As parents, we instinctively try to shelter and protect our children from harmful events and negative people.  If there is something dangerous in their environment we remove it.  If there is something suspicious, we investigate it.  If something disturbs them we provide reassurance. Our tendency is to do the same thing when someone close to them dies.  We tell them it will be all right, and then usually say something like “your Auntie is in heaven and has become an angel that is now watching over you.”  Shortly after, our child may say that she wants to go to heaven to visit Auntie.  At that point we suddenly realize that in a child’s world nothing is ever gone forever.  The first step in helping your child cope with loss is to be able to say the words “died” and “death” when talking about loss.  Children need to understand that death is different than a vacation that someone returns from, and it is different than sleep that people wake up from.  It is a category that is different from all other categories, and one that even adults have a very hard time dealing with.

Young children do not view death as a permanent condition.  For the first five years of life children see death as reversible.  The cartoon characters they watch on TV are often killed, sometimes in extremely violent ways, but they always return to life unscathed.  Since children do not have any sense of time, the concept of the “future” is not one they understand, the permanence of death incomprehensible to them.  One way of bridging this gap, and bringing a realistic concept of death into their lives, is through movies and books.  A classic film that provides an opportunity for parents to talk with their young children about death is Bambi.  Although many children are traumatized when Bambi’s mother is shot, as the movie unfolds it portrays the entire life cycle from birth to parenthood to death in a charming way.  Leo Buscaglia’s book, The Fall of Freddie the Leaf, also uses nature as a theme in depicting the natural balance between life and death.  The book follows Freddie and his leaf buddies through the changing seasons until they gently fall to the ground in a winter’s snow.  Freddie and Bambi both help children understand the natural order of death and give them a vehicle to talk about loss.

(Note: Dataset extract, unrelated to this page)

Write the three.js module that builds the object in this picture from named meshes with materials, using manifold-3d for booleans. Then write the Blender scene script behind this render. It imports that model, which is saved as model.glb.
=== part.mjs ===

Our reaction to loss is very personal.  Everyone’s grief, and grief reaction, is different.  Children sometimes experience loss of sleep, agitation, loss of appetite, lack of concentration, they become demanding, have fear reactions, and exhibit forms of regression, such as separation anxiety, using baby talk, or clinging.  Because children are very egocentric, that is, they believe the world revolves around them, they sometimes feel guilty when a loved one has died thinking that it was their fault.  In their “magical thinking” children may also think that if they are “really good” the person who has died will come back to life.  Magical thinking is a natural part of childhood and one of the ways that children deal with death and loss.  And although parents should give their children a gentle understanding of reality, they should simultaneously let their children have their normal fantasies.

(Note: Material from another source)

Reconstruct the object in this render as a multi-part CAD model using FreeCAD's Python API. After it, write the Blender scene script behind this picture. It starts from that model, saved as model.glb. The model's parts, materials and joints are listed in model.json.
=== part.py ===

Just as a child can behave too well in hopes that their behavior will bring back their loved one, they can also act out with episodes of anger and rebellion.  Children need to be able to express their grief reactions, even the one’s that are irrational, in a supportive environment.  Parents can provide that environment by letting their children know that it is okay to grieve in any way that the child chooses, and by understanding that grief takes a long time to work out.

I often say, “it’s not how we die, but that we die” that people have to deal with.  Death occurs in many different ways, often unexpectedly.  It’s a natural part of life, but one that we are totally unprepared for, even when the person who died is elderly.  The grief process, however, is different when someone dies in old age as opposed to a sudden tragedy.  If a child’s sibling or parent is suddenly killed, the shock and trauma is decidedly different than if the child’s grandmother dies in old age.  Both illicit grief reactions, but the loss of a parent, or a sibling, are an impossible thing to explain to a young child.  They will miss the deceased desperately, often waiting for them to come home, while their loss can also heightened by the lack of presence of other family members who are also grieving.  The child coping with acute loss often becomes fearful that something else bad will happen.  They may also become very sensitive to listening to the news on TV, which is predominately about bad things happening.  They may feel unsafe and try to control their world by adhering to very strict routines.  To help your child cope during these unprecedented times try to be as present as possible without denying your own grief in the process.  It’s important for children to see what grief looks like, and equally important to feel that they are also safe.

Perhaps the most important part of dealing with death is through rituals and ceremonies.  The funeral service and burial are ways of connecting to the deceased and give us ways to say goodbye.  It is especially helpful to young children because it gives them an understanding of the permanence of death, and also gives them a way to be involved in the family’s grief.  Parents should be careful about letting children view an open casket, however, since the fear and anxiety of actually seeing someone who has died may produce nightmares and other insecurities.  Parents should try to fully prepare their children for what to expect at a funeral so that they have some idea of how the ritual works.  If you are unsure of having your child attend the funeral of a loved one, then have a nanny or family member available to take the child out of the service after a short period of time.  The idea is not to traumatize the child with the onslaught of collective grief, but to help the child put a framework around the event.  If your child tells you that he or she is frightened, or if you sense that the experience would be too overwhelming, then do not force the child to attend.  Do a ritual at home, instead, such as lighting a candle in the deceased’s honor, or planting a tree or shrub that lives on in the yard.

Children deal with things in stages, just as adults do but, whereas we are aware of the cyclical flow of grief, children are not.  As earlier stages of childhood give way to more developmentally mature ones, children will often revisit their grief with new tools to deal with it.  In the meantime, you will be helping your child cope with loss if you; 1) normalize their grief reaction, 2) give them a safe environment to express themselves, 3) prepare them to deal with loss through movies and books, 4) give them some rituals and ceremonies they can participate in to say goodbye, 5) are not afraid to openly talk about death, and, 5) give them plenty of patience and understanding.

As difficult as it is to deal with death as an adult, children have more confusion and anxiety around death because they do not understand it.  At those times, the quiet reassurance that only a parent can give will do more than anything else you can think of to soothe the heartache of your child.